▶ _Provided material_

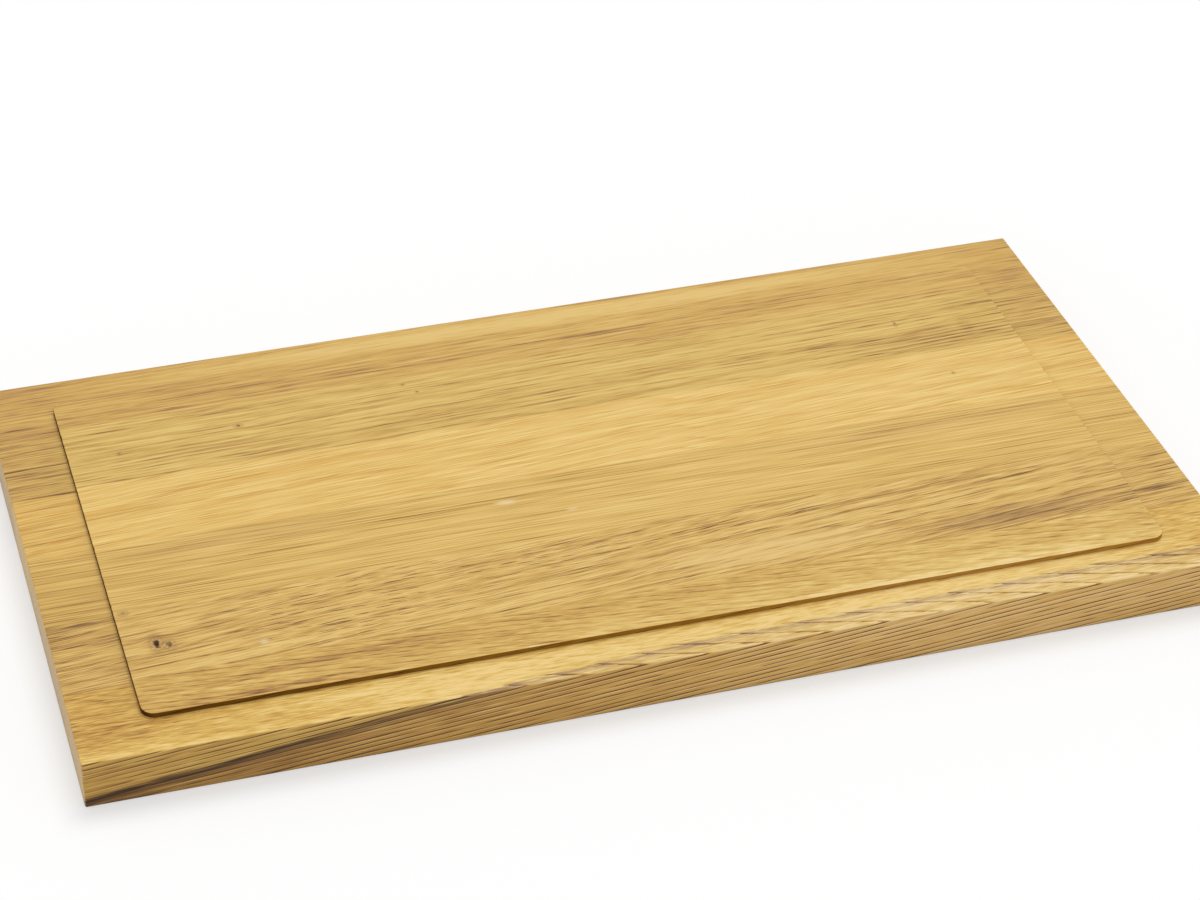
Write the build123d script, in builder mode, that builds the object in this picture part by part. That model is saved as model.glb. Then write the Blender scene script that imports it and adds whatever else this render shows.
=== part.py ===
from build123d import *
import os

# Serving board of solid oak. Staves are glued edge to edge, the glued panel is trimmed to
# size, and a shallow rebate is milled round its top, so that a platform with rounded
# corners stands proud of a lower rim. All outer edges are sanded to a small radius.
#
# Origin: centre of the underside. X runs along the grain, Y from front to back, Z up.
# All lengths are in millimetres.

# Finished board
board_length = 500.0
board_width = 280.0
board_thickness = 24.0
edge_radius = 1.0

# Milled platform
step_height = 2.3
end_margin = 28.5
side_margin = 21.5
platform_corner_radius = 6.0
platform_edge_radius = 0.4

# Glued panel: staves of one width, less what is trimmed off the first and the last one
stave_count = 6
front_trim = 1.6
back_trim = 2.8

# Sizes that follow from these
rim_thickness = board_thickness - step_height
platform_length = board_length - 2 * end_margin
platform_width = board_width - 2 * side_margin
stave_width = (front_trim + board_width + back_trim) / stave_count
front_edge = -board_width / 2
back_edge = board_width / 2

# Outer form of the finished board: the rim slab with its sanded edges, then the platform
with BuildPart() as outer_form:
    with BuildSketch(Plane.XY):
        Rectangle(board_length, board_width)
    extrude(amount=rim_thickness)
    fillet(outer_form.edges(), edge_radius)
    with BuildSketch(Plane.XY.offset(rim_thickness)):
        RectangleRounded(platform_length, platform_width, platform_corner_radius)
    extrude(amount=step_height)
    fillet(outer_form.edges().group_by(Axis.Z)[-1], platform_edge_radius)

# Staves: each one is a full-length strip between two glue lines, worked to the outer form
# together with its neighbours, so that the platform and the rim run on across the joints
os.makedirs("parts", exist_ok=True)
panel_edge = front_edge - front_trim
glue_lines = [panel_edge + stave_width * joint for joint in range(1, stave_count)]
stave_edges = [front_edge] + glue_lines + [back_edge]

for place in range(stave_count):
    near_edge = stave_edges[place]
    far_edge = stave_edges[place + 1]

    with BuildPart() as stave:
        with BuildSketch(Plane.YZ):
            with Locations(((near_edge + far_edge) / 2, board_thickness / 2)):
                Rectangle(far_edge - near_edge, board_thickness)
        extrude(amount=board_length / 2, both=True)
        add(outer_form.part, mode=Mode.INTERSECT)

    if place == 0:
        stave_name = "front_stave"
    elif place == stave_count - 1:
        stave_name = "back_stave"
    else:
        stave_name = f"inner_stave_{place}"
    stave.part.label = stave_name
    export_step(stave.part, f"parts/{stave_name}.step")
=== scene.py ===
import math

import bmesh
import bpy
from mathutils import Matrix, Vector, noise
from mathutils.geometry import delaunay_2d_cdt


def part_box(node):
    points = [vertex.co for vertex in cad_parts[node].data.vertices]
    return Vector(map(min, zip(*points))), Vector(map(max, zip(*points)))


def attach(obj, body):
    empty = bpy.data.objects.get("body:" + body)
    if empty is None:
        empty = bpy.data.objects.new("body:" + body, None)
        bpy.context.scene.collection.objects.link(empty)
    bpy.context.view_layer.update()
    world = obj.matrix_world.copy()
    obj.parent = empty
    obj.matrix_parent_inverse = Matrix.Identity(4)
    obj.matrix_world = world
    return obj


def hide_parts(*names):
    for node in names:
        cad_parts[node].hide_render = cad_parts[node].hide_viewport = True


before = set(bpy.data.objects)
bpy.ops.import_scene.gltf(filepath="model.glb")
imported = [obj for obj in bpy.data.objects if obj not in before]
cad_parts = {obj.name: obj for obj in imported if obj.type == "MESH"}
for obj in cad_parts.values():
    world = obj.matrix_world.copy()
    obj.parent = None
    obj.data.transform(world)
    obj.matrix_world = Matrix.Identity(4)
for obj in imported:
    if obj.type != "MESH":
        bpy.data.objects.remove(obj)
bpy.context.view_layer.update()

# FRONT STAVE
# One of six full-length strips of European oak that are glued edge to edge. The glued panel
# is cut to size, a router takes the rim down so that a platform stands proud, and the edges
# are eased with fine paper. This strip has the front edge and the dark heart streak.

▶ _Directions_
Only the lines from the opening of the material through the line with "back_edge = board_width / 2" should be echoed, exactly as written.

▶ _Problem solution_
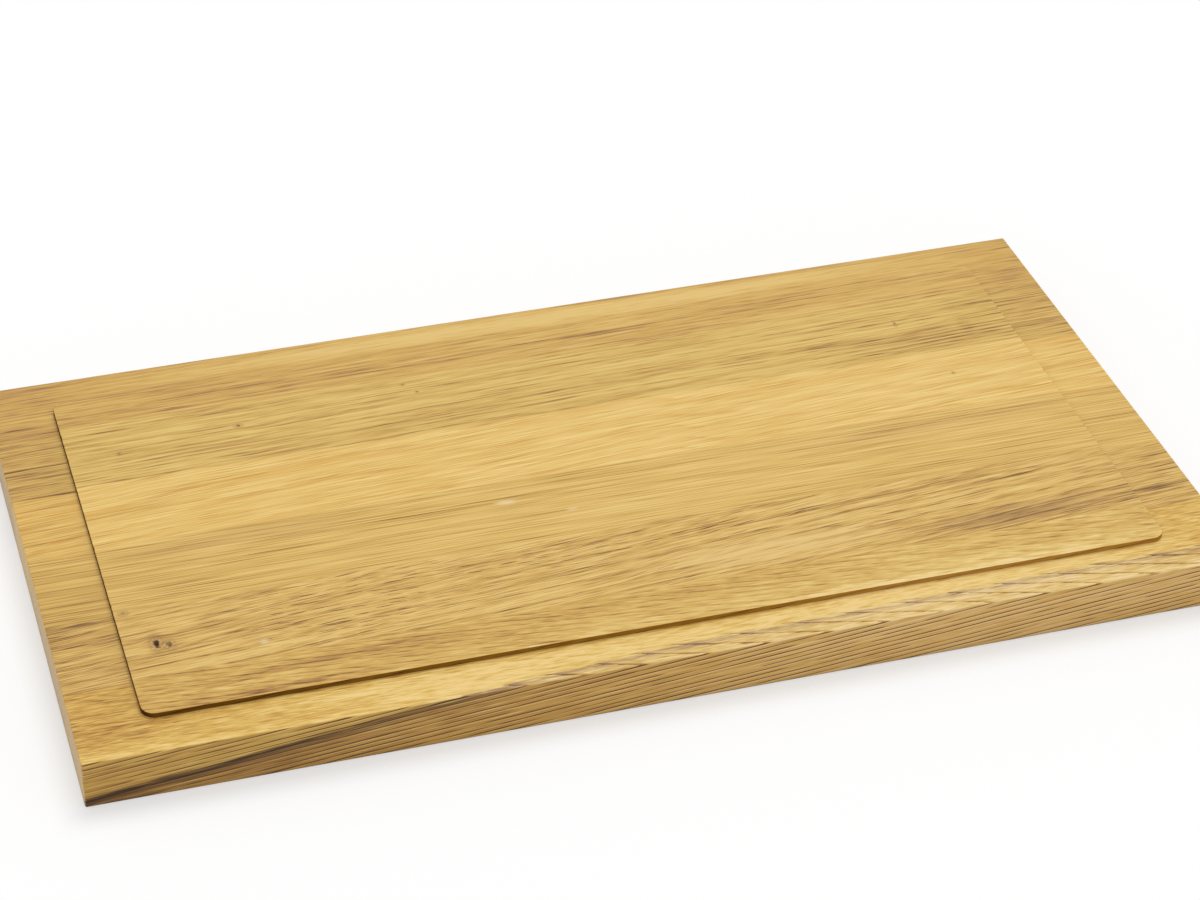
Write the build123d script, in builder mode, that builds the object in this picture part by part. That model is saved as model.glb. Then write the Blender scene script that imports it and adds whatever else this render shows.
=== part.py ===
from build123d import *
import os

# Serving board of solid oak. Staves are glued edge to edge, the glued panel is trimmed to
# size, and a shallow rebate is milled round its top, so that a platform with rounded
# corners stands proud of a lower rim. All outer edges are sanded to a small radius.
#
# Origin: centre of the underside. X runs along the grain, Y from front to back, Z up.
# All lengths are in millimetres.

# Finished board
board_length = 500.0
board_width = 280.0
board_thickness = 24.0
edge_radius = 1.0

# Milled platform
step_height = 2.3
end_margin = 28.5
side_margin = 21.5
platform_corner_radius = 6.0
platform_edge_radius = 0.4

# Glued panel: staves of one width, less what is trimmed off the first and the last one
stave_count = 6
front_trim = 1.6
back_trim = 2.8

# Sizes that follow from these
rim_thickness = board_thickness - step_height
platform_length = board_length - 2 * end_margin
platform_width = board_width - 2 * side_margin
stave_width = (front_trim + board_width + back_trim) / stave_count
front_edge = -board_width / 2
back_edge = board_width / 2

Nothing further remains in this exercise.